現在フォーサーズには純正OMズイコー用以外にも、ボディの普及率から考えるとあり得ない種類のマウントアダプターが用品メーカーから発売されている。マウントアダプターが故の使用制限は当然あるが、従来補正レンズ無しには製作不可能だったものが大口径マウントと短いフランジバックのおかげで補正レンズが不要になるなど、各種マウントアダプターの製作にとって有利な条件が揃っているためである。よもやフォーサーズマウントを設計した担当者がこれほどの種類のマウントアダプターが他社から発売されることをUM構想の一部として予見していたかどうかは想像の範囲を出ないが、これも事実上フォーサーズが現時点で持つひとつのUM的側面といえるのは間違いない。
フォーサーズは現在オリンパス製カメラボディ2機種が存在するのみでありUMを標榜するからには他メーカーの参入が是非とも待ち遠しいところである。
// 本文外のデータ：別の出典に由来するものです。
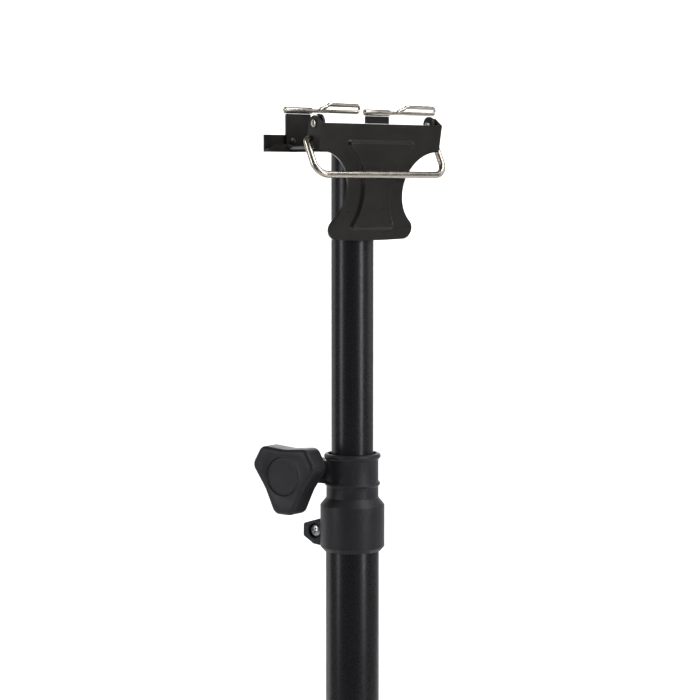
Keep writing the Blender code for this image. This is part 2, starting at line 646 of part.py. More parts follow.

また理論上ありうる展開として、ライカ製フォーサーズレンズや薄型単焦点レンズ、また手ぶれ補正技術などが今後どのように商品化されてゆくのか興味深い点は数多い。そして何よりも今後登場する「新技術」という荒波をどう乗り越えてゆくのか。それらを見守りながら、フォーサーズが一切のアダプターを介さずとも世界とつながる、本当の意味での「世界マウント」へ成長することを是非とも期待したい。